The one time our paths would have crossed this friend came unannounced to my fathers funeral. I am not sure if this was him reaching out to finally talk. And yet to do that on the day of my father’s funeral – well, I struggle to quantify in words how inappropriate and bad timing that was. That day was one of the most emotionally difficult times of my life. By coming unannounced, this I friend brought with him the weight of all this pain and it came pressing back down upon me in that moment. And it was too much to bear.

I have sought forgiveness over the years. I have talked with you before about how sometimes forgiveness it not something we can work out with our fellow humans beings. I may be repentant, but if the other person is not, then forgiveness stalls. And so we are left with God and with self to work out forgiveness. To come to a place that we release ourselves from the burden, the weight that sin holds over us. You see, so often the pain, the hurt, the burden, the weight that we carry around because of something that has happened to us – well, that weight is what we choose to carry. 

Through Christ, we can let that weight go. Jesus will pick that burden up and help to carry us forward. No, this doesn’t relieve you from any responsibility towards your fellow humans here on earth, but it certain can and will help you navigate the pain and hurt in your heart, mind, and soul. 

We have talked about this before. One occasion was a sermon from our freeway series a few years ago – Forgiveness: Holding on Keeps Us From Moving On. Specifically. we talked about forgiveness as relatable debt and how we can acknowledging the debt, release the debt, and then by practicing mercy we can live debt free.

Here is what I have found over the years with some of the most difficult relational debt that I have dealt with in my life: I find that again and again, I allow a difficult relationship to take out a new transaction. Or to say it another way, I discover another receipt, another note, that was taken out long ago that has still not been reconciled. And so just when I thought I had let it all go, again there was something I missed. Or, again I let something resurface or trigger old feelings I let go of long ago. 

And it’s not only relational debt. Sometimes it’s simply grief that resurfaces in our lives. Sometimes it’s the loss of a loved one years back that rises again in our heart and we are brought right back to that moment of loss. Grief is cyclical. It doesn’t really have a beginning and end. Yes, things get easier with each day, but there are also days when you and I are brought right back to tears over the loss of a loved one.

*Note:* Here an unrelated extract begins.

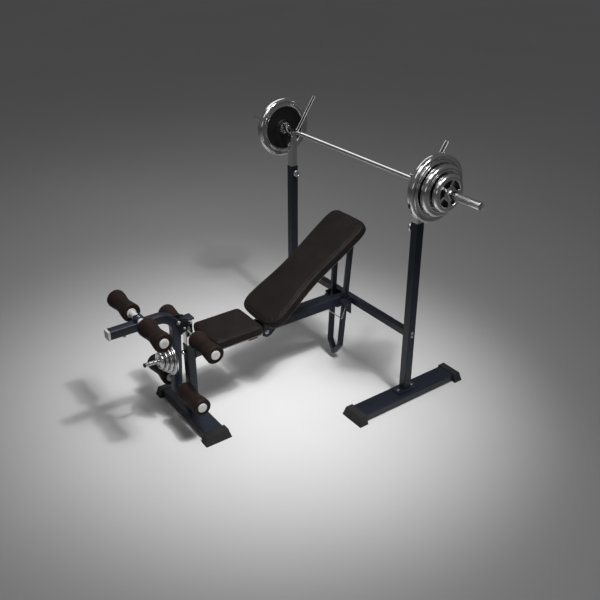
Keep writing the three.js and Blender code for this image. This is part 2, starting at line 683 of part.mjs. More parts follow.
// The bent tube with the front rollers' cross tube, the hinge boss and a small cable eye.
function addArm() {
  const { half, wall } = ARM;
  const outside = sidePlate(armOutline(0, 0), 2 * half, 2, 7);
  const inside = sidePlate(armOutline(wall, 8), 2 * (half - wall), 0, 7);
  const crossTube = rodX(17, 110, 16).translate(0, FRONT_ROLLER.y, FRONT_ROLLER.z);
  const boss = rodX(11, 2 * half).translate(0, PIVOT.y, PIVOT.z);
  const eye = circle(-1452, 650, 15);
  eye.holes.push(circle(-1452, 647, 6));
  const eyePlate = sidePlate(eye, 6, 0, 6);
  const bores = [
    rodX(AXLE + GAP, 120).translate(0, FRONT_ROLLER.y, FRONT_ROLLER.z),
    rodX(AXLE + GAP, 120).translate(0, LOWER_ROLLER.y, LOWER_ROLLER.z),
    rodX(PIVOT.bolt + GAP, 120).translate(0, PIVOT.y, PIVOT.z),
  ];
  const tube = cut(outside, inside);
  add('developer_arm', cut(join(tube, crossTube, boss, eyePlate), ...bores), NAVY);

  const plug = half - wall - 1;
  const deep = ARM.depth / 2;
  const flange = block([-half, half], [-1545, ARM.tip - GAP], [ARM.z - deep, ARM.z + deep]);
  const stem = block([-plug, plug], [ARM.tip - 1, ARM.tip + 24], [ARM.z - deep + 4, ARM.z + deep - 4]);
  add('developer_end_cap', join(flange, stem), RUBBER);
}

const PEG_PLATES = [95, 80, 65, 48];
const PEG_PLATE_THICKNESS = 18;

// The weight peg stands square to the leaning arm, with its plates stacked on it.
function addPeg() {
  const peg = turnedGroup(PEG.y, PEG.z, -ARM_LEAN);
  const root = -ARM.depth / 2 - GAP;
  const { radius, end, flange } = PEG;
  const rod = turnedY([
    [0, root], [21, root], [21, root - flange], [radius, root - flange],
    [radius, 3 - end], [radius - 3, -end], [0, -end],
  ], 14);
  add('weight_peg', rod, CHROME, peg);
  let face = root - flange - GAP;
  PEG_PLATES.forEach((outer, index) => {
    const web = [24, outer * 0.76];
    const plate = weightPlate(outer, radius + 0.5, web, PEG_PLATE_THICKNESS, 16);
    plate.rotateZ(-Math.PI / 2).translate(0, face, 0);
    add(`peg_plate_${index + 1}`, plate, CHROME, peg);
    face -= PEG_PLATE_THICKNESS + 0.5;
  });
}

// ---- Assembly --------------------------------------------------------------------------

for (const [side, sign] of Object.entries(SIDES)) {
  addRearFoot(side, sign);
  addUpright(side, sign);
  addRackPost(side, sign);
  addBarbellEnd(side, sign);
}
addBar();
addCrossbeam();
addMainBeam();
addFrontFoot();
addFrontPost();
addSeat();
addBackrest();
addHingeBolt();
addSupport();
addLockClip();
addFrontInner();
addHingeBracket();
addRollers('knee', KNEE);
addRollers('front', FRONT_ROLLER);
addRollers('lower', LOWER_ROLLER);
addArm();
addPeg();

export default bench;
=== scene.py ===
"""The looks of an adjustable weight bench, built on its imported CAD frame.

Metres, in the frame's own axes: the barbell lies along X, the leg developer is at the -Y end
and the floor is Z = 0. Left is -X.
"""

import json
import math
from collections import namedtuple

import bmesh
import bpy
from mathutils import Matrix, Vector, noise


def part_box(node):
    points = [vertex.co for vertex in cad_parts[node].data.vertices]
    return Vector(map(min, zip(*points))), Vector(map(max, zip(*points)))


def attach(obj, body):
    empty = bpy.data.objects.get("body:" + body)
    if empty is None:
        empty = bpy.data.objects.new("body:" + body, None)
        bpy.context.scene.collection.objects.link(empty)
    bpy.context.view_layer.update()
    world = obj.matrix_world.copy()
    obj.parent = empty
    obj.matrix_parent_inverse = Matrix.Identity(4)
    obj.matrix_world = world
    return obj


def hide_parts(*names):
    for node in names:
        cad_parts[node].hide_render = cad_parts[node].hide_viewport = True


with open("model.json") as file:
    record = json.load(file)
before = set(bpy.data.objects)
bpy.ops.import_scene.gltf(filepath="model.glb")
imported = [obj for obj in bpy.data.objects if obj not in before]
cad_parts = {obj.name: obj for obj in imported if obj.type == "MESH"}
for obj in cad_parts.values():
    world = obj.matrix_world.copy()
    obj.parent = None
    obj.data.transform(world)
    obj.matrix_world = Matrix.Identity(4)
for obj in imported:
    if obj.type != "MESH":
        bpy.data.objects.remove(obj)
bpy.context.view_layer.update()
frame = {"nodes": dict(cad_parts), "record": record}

SIDES = {"left": -1, "right": 1}
CORNERS = ((1, 1), (-1, 1), (-1, -1), (1, -1))
TURN = 2 * math.pi
X = Vector((1, 0, 0))
Y = Vector((0, 1, 0))
Z = Vector((0, 0, 1))

BODY_OF = {
    node: body
    for body, nodes in frame["record"]["behaviour"]["bodies"].items()
    for node in nodes
}
SLOT_OF = {part["node"]: part["material_slot"] for part in frame["record"]["subparts"]}


def middle(node):
    low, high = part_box(node)
    return (low + high) / 2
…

And it is those tears that tell of our love! You see, both the resurfacing of grief and the resurfacing of pain from relational debt, they are a sign of our love and compassion. If you didn’t care you would not grieve, you would not be pained over a past hurt. In fact, I might go so far as to say that the cycle of grief, the resurfacing of past pain is God’s love continuing to work its way in and through us. It’s because you love that you feel these things. And so again and again as these feelings resurface, we need help, we need God.

And I think this is why God gave us seasons – specifically why God gave his church a calendar of season with one of those being Lent. A time of forgiveness and repentance, of prayer and fasting, a time of practicing mercy and giving to those in need. Because again and again I find myself needing to let go of things that are newly burdening me and of old things that have resurfaced.

Again and again, I need Jesus.

Again and again, I need God, my holy mama, my heavenly daddy.

Again and again, I need the holy spiritual to breath life into these dry bones.

Again and again… That is what our series is about this Lent.

As we begin again today this time of lent this opportunity to return to deep spiritual practices like prayer and fasting and repentance and giving of our time talent and treasure, we humble ourselves. We remind ourselves that we were once dust. That God gives us the gift of life that it is precious that we so easily take it for granted, that we so easily treat each other like dirt and dust rather than creatures filled with the spirit of God, that we need to repent of treating each other so terribly, and that at the end of the day both those we love and hate along with our own self, we will all return to the dirt and dust. And we rest in the truth and the hope that because of Jesus, because of the way God wrote resurrection into the dust of creation, that we can live in spirit and truth forever and ever with God. So that the dust is not the final word!